The story details first-hand accounts of a murder at a Grandview residence. Additional content in the story from neighbours in the area tells how the Red Deer RCMP detachment has known the residence in question has been an active drug house for the past decade.

How is it a known drug house, and now scene of a murder, has been allowed to operate for a decade, especially with police knowledge of long-term illegal activity taking place?

Neighbouring residents have a right, and expectation, to live in a community where blatantly illegal activities from a known and identified home do not occur on a daily basis.

Is this expectation of safe and quiet enjoyment of their homes and properties not what they pay property taxes for? What do we keep a police force for?

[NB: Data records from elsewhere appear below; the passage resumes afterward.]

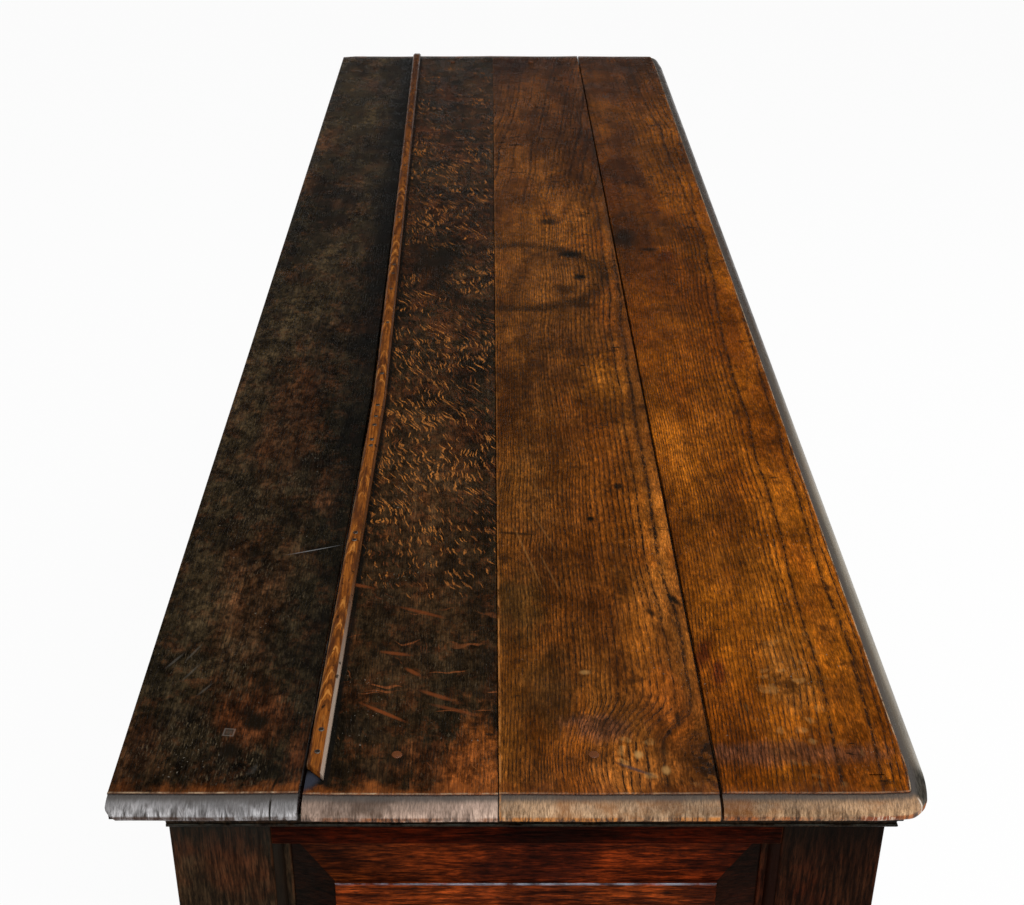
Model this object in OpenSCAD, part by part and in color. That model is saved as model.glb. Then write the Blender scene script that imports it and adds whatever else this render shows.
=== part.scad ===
// Low oak dresser: a planked top with a nailed plate strip, on a joined and panelled carcase
// with three frieze drawers over two cupboards and a fixed centre panel.
// The length runs along X, the front faces -Y, and the feet stand on Z = 0.

/* [Overall] */
// Length of the top from end to end
top_length = 1820; // [1600:10:2000]
// Depth of the top from front to back
top_depth = 526; // [500:1:560]
// Height of the top's surface above the floor
height = 840; // [800:5:880]

/* [Top boards] */
// Thickness of the boards
top_thick = 18; // [16:0.5:20]
// From the back edge to the open joint at its left end
joint_left = 124; // [118:1:128]
// From the back edge to the open joint where the boards bow forward
joint_bow = 133; // [126:1:136]
// From the back edge to the open joint at its right end
joint_right = 116; // [114:1:128]
// From the left end of the top to that bow
bow_at = 556; // [400:1:800]
// From the back edge to the second joint
second_joint = 248; // [235:1:260]
// From the back edge to the third joint
third_joint = 389; // [375:1:400]
// Open joint between the rear and the second board
rear_joint = 3; // [1:0.5:5]
// Tight joint between the second and the third board
middle_joint = 0.3; // [0.2:0.1:1]
// Shrunk joint between the third and the front board
front_joint = 1.6; // [0.5:0.1:3]
// How much shorter the rear board is at each end
rear_board_short = 1.5; // [0:0.5:3]
// How far the top stands out past the carcase at each end
end_overhang = 20; // [18:1:30]
// How far the top stands out past the carcase at the front
front_overhang = 26; // [18:1:30]
// How far the top stands out past the carcase at the back
rear_overhang = 34; // [10:1:40]

/* [Edge moulding] */
// Width of the thumb moulding, seen from above
edge_run = 12.5; // [10:0.5:13]
// Small step down from the surface to the thumb
edge_step = 2; // [1:0.5:3]
// Depth from the surface to the widest point of the thumb
edge_belly = 10; // [7:0.5:11]
// Depth from the surface to the underside of the thumb
edge_depth = 14; // [11.5:0.5:15]
// How far the lower fillet stands back from the thumb
edge_quirk = 8; // [5:0.5:9]
// Rounding of the front corners, seen from above
corner_radius = 19; // [14:1:24]

/* [Plate strip] */
// Width of the nailed strip
strip_w = 12; // [10:0.5:16]
// Height of the strip above the boards
strip_h = 6; // [4:0.5:8]
// Chamfer along its two upper edges
strip_chamfer = 2; // [1:0.5:2.5]
// From the left end of the top to the strip's mitred tip
strip_start = 23; // [15:1:60]
// From the right end of the top to the strip's other tip
strip_end = 6; // [4:1:20]
// Radius of the nails' shanks
nail_r = 1; // [0.8:0.1:1.3]
// Radius of the nails' heads
nail_head_r = 1.7; // [1.5:0.1:2.2]

/* [Bed moulding] */
// Height of the moulding under the top
bed_h = 13.5; // [12:0.5:16]
// How far its upper fillet stands out from the carcase
bed_out = 8.5; // [7.5:0.5:10]
// How far its foot stands out from the carcase
bed_foot = 6; // [5:0.5:7]
// Height of its foot
bed_foot_h = 3; // [2.5:0.5:4]
// Height of its upper fillet
bed_fillet = 5.5; // [4:0.5:6]

/* [Carcase] */
// Width of a post, seen from the front
post_w = 60; // [55:1:70]
// Plain width of a post, seen from the end
post_flat = 66; // [60:1:72]
// Thickness of the front rails, muntins and doors
frame_thick = 25; // [23:0.5:28]
// Thickness of an end's top rail, which takes the pegs of the top
end_top_rail_thick = 42; // [38:1:48]
// Thickness of the rear rails
rear_rail_thick = 25; // [22:1:30]
// Height of the feet under the bottom rails
foot_h = 110; // [90:5:130]
// Height of the bottom rails
bottom_rail_h = 80; // [70:1:95]
// Height of the rail under the drawers
drawer_rail_h = 30; // [28:1:36]
// Height of the top rails
top_rail_h = 33; // [30:1:38]
// Height of an end's middle rail
mid_rail_h = 52; // [46:1:60]
// Height of the drawer openings
drawer_opening = 150; // [135:1:165]
// Width of the muntins between the bays
muntin_w = 60; // [56:1:70]
// Thickness of the back boards
back_thick = 10; // [8:0.5:12]
// Number of back boards
back_count = 8; // [6:1:10]
// Gap between back boards
back_gap = 1.5; // [0.5:0.5:3]
// Thickness of the floor boards
floor_thick = 12; // [10:1:15]
// Number of floor boards
floor_count = 9; // [7:1:11]
// Side of the square cleats under the floor
cleat = 20; // [16:1:24]
// Drop from the bottom rails' upper edge to the floor boards
floor_drop = 6; // [2:1:12]

/* [Joinery] */
// Thickness of the tenons
tenon_t = 9; // [8:0.5:10]
// Set-back of the tenons and grooves from a frame's face
tenon_set = 10; // [9.5:0.5:11]
// Length of the rails' tenons
tenon_l = 32; // [28:1:36]
// Length of the muntins' tenons
stub_tenon = 11; // [9:1:12]
// Shoulder above and below the tenons of the narrow rails
narrow_shoulder = 5; // [4:0.5:6]
// Room at the end of a tenon
tenon_room = 0.5; // [0.2:0.1:1]
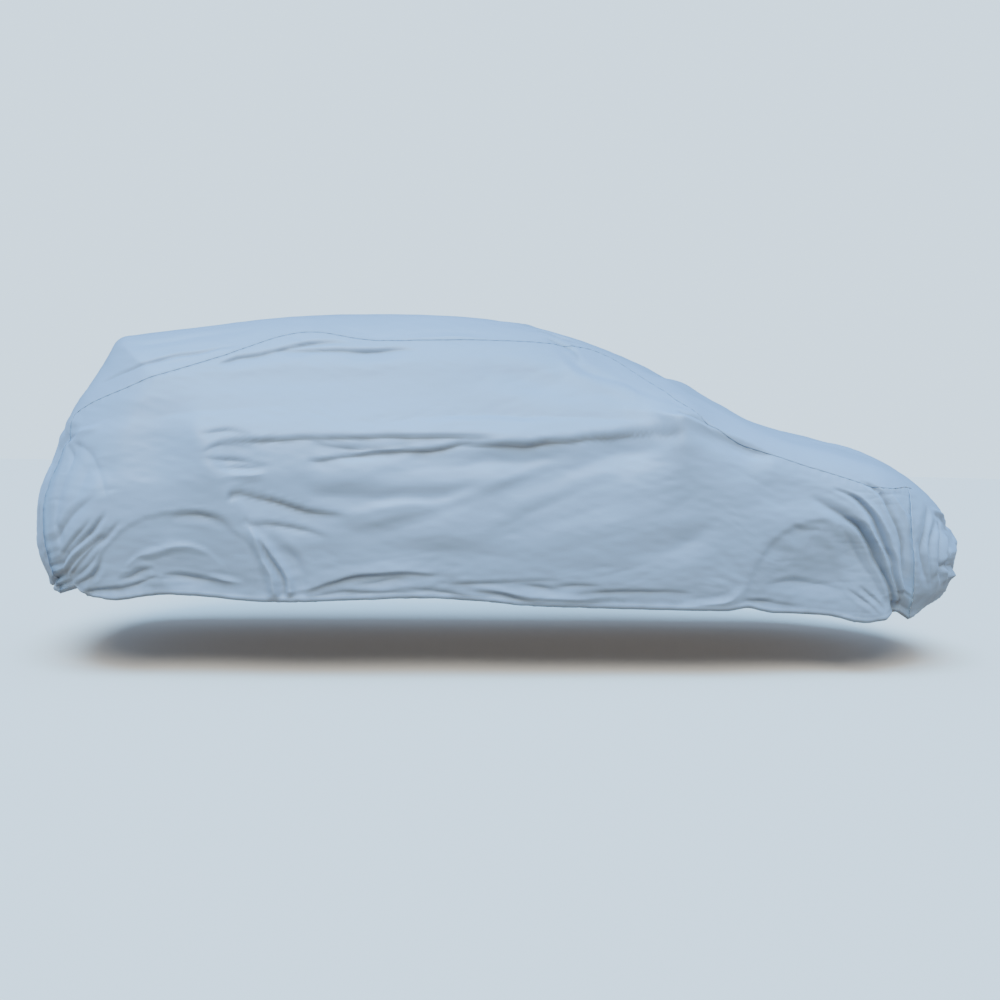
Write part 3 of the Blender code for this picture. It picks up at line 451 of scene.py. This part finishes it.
def side_grid(runs):
    """Base points of the near side panel: columns from tail corner to nose corner, rows from seam to hem."""
    a, b = TAIL_CORNER, NOSE_CORNER
    rows = fractions(0.85, SEAM_STEPS, HEM_STEPS, 108)
    columns = fractions(3.6, SEAM_STEPS, SEAM_STEPS, 378)
    inner = slice(len(SEAM_STEPS) - 1, 1 - len(HEM_STEPS))
    rows[inner] = closer(rows[inner], [(0.03, 0.13, 0.9), (0.37, 0.52, 0.9), (0.64, 0.78, 0.3), (0.84, 0.98, 0.8)])
    inner = slice(len(SEAM_STEPS) - 1, 1 - len(SEAM_STEPS))
    columns[inner] = closer(columns[inner], [(0.0, 0.12, 1.1), (0.17, 0.25, 0.5), (0.84, 1.0, 1.2)])
    top = stretch(STRIP[a:b + 1], TOP_CELLS, 1200)[0]
    top = np.stack([np.interp(columns, np.linspace(0, 1, len(top)), top[:, i]) for i in range(3)], -1)
    tail, nose = (np.stack([np.interp(rows, np.linspace(0, 1, len(e)), e[:, i]) for i in range(3)], -1)
                  for e in (runs[0][0][::-1], runs[2][0]))
    hem_x = smooth([(0, tail[-1, 0]), (0.5, 0.02), (1, nose[-1, 0])], columns)
    hem = onto_car(np.stack([hem_x, 0 * hem_x + 0.83, smooth(HEM, hem_x)], -1))
    hem[0], hem[-1] = tail[-1], nose[-1]
    u, w = columns[:, None, None], rows[None, :, None]
    p = ((1 - w) * top[:, None] + w * hem[:, None] + (1 - u) * tail[None] + u * nose[None]
         - (1 - u) * (1 - w) * top[0] - u * (1 - w) * top[-1] - (1 - u) * w * hem[0] - u * w * hem[-1])
    p[1:-1, 1:-1] = onto_car(p[1:-1, 1:-1])
    return p * (1, -1, 1)


def nearest(p, path):
    """Place along a path nearest to each point, its distance, the way from it, and the path's run there."""
    a, run = path[:-1], np.diff(path, axis=0)
    t = np.clip(((p[:, None] - a) * run).sum(-1) / (run * run).sum(-1), 0, 1)
    away = p[:, None] - a - t[..., None] * run
    gap = np.linalg.norm(away, axis=-1)
    k = gap.argmin(-1)
    pick = np.arange(len(p))
    return (t[pick, k] + k) / len(a), gap[pick, k], away[pick, k], run[k]


def faded(t, fade):
    """How much of a fold is left along its path: 0 at an end that it fades at."""
    ends = np.ones_like(t)
    if fade <= 0:
        ends *= np.clip(t / 0.33, 0, 1)
    if fade >= 0:
        ends *= np.clip((1 - t) / 0.33, 0, 1)
    return ends * (2 - ends)


def crease(p, out, path, depth, left, right, sharp, fade):
    """Height of one fold at each point, and how much shade is painted along its core there: its path runs with left
    on its left, from outside.
    """
    t, gap, away, run = nearest(p, path)
    side = (np.cross(run, away) * out).sum(-1)
    ends = faded(t, fade)
    width = np.where(side > 0, left, right) * (0.6 + 0.4 * ends)
    share = (np.sqrt(gap * gap + ROOT ** 2) - ROOT) / width
    much, off, wide = BESIDE
    height = depth * ends * (np.exp(-share ** sharp) - much * np.exp(-((share - off) / wide) ** 2))
    deep = ends * min(max(-depth / DEEP, 0), 1) * (sharp <= SHARP) * np.exp(-(gap / SHADE_WIDTH) ** 2)
    return height * (1 + VARIES * np.sin(9 * t + 400 * depth)), deep


def wandered(p):
    """Each point moved a little, so that the folds' paths wander."""
    return p + 0.0028 * np.stack([ripple(p, (0.16, 0.16, 0.12), seed) for seed in (11, 12, 13)], -1)


def beside(p, path, reach):
    """Which points lie within reach of the box around a path."""
    return ((p > path.min(0) - reach) & (p < path.max(0) + reach)).all(-1)


def drawn_in(base, lines):
    """A base grid with its points drawn closer to the sharp folds, except at its edges."""
    m, n = base.shape[:2]
    edge = np.minimum(np.minimum(*np.meshgrid(np.arange(m), np.arange(n), indexing="ij")),
                      np.minimum(*np.meshgrid(np.arange(m)[::-1], np.arange(n)[::-1], indexing="ij")))
    free = ease(edge.reshape(-1), 4.5, 8.0)
    p = base.reshape(-1, 3).copy()
    for path, depth, left, right, sharp, fade in lines:
        if sharp > 1.25:
            continue
        near = beside(p, path, 0.035)
        if near.any():
            t, gap, away, _ = nearest(wandered(p[near]), path)
            pull = 0.62 * faded(t, fade) * np.exp(-(gap / 0.015) ** 2) * free[near]
            p[near] -= pull[:, None] * away
    moved = free > 0
    p[moved] = onto_car(p[moved], 2)
    return p.reshape(m, n, 3)


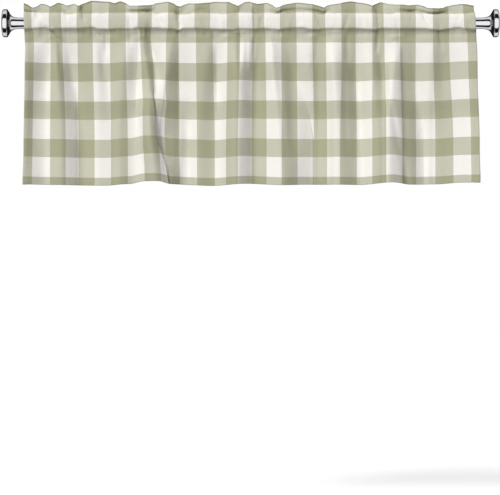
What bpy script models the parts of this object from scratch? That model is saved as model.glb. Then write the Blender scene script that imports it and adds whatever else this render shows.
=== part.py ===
"""A gathered window valance on its curtain rod: one cloth, a round rod and two turned finials.

Metres, +Z up. The origin is the middle of the rod, on its axis. +X runs along the rod and
the cloth's front faces -Y.
"""

import math
from functools import partial

import bmesh
import bpy
from mathutils import Vector

MM = 0.001

# Rod and finials
ROD_RADIUS = 12.7 * MM
ROD_SIDES = 32
ROD_HALF_LENGTH = 579.0 * MM
FIT_GAP = 0.3 * MM
FINIAL_FACE = 631.2 * MM
FINIAL_STEPS = 32
SOCKET_RADIUS = ROD_RADIUS + FIT_GAP
SLEEVE_RADIUS = 14.3 * MM
SLEEVE_END = 564.5 * MM

# Finial outline from its outer face to the sleeve's end.
# Columns: distance from the face, radius.
FINIAL_OUTLINE = (
    (0.0, 0.0),
    (0.2, 14.0),
    (1.0, 24.0),
    (2.6, 30.5),
    (5.2, 34.0),
    (8.2, 35.5),
    (11.2, 34.8),
    (13.4, 32.6),
    (14.2, 30.9),
    (15.6, 30.9),
    (16.4, 32.0),
    (18.2, 29.4),
    (21.0, 24.6),
    (25.0, 20.4),
    (30.0, 17.2),
    (36.0, 15.2),
    (42.0, 14.3),
)

# Cloth
CLOTH_WIDTH = 1448.0
CLOTH_THICKNESS = 1.2 * MM
HEM_THICKNESS = 2.2 * MM
SIDE_HEM = 14.0
COLUMN_PITCH = 18.0
LAYER_GAP = 2.4 * MM
# Rise of the fold at the ruffle's edge above its two layers
FOLD_ROUND = 0.9 * MM

# Heights above the rod's axis, in millimetres
UPPER_SEAM = 27.4
LOWER_SEAM = -17.0
HEM_EDGE = -409.0
HEM_TOP = -393.0
TAIL_DROP = 8.0
# Rows of the hanging panel between its hem and the lower seam
PANEL_ROWS = (HEM_EDGE, HEM_TOP, -362.0, -322.0, -268.0, -212.0, -158.0, -110.0, -74.0, -48.0, -30.0)

# Pocket around the rod
POCKET_RADIUS = ROD_RADIUS + 0.9 * MM + CLOTH_THICKNESS / 2
POCKET_MOUTH_RADIUS = SLEEVE_RADIUS + 2.0 * MM + CLOTH_THICKNESS / 2
POCKET_MOUTH_DEPTH = 30.0
POCKET_RUCK = 3.0 * MM
# Cosine of the angle from a seam beyond which the pocket follows the rod and not the seam
SEAM_GRIP = 0.85
# Angles down the front of the pocket, from straight up
POCKET_ANGLES = (60.0, 90.0, 118.0, 146.0)

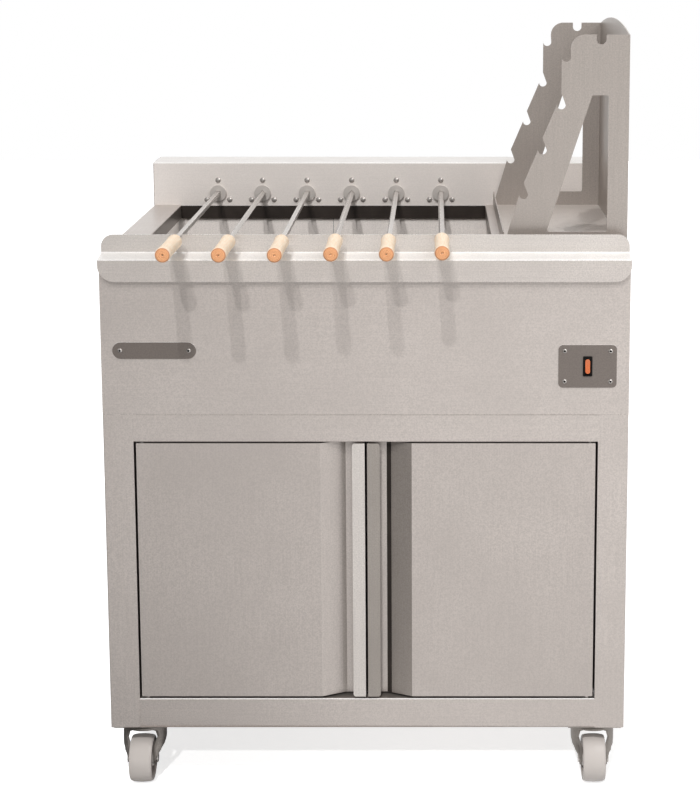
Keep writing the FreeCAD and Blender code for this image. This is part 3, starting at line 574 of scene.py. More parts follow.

Remember, this house has not been a neighbourhood problem for just the past few weeks, but for 10 years or more. I find it unconscionable the city and the RCMP can find no solution to solve this problem.

A couple of weeks back, the Advocate ran a front page story about (yet another) RCMP chief superintendent being appointed to head the city detachment. The headline quoted the superintendent as stating something to the effect that “Red Deer is a safe community.”

How can our city be considered safe when the police force we pay to protect us cannot shut down a known drug house that has been operating for 10 years?

Do they need to read about it in the local newspaper? How many other long-term drug houses are operating in our community, and how many neighbours are living behind tall fences, bright security lights, with baseball bats at the door for protection?

Shame on our community leaders and police for allowing such things to occur in our city.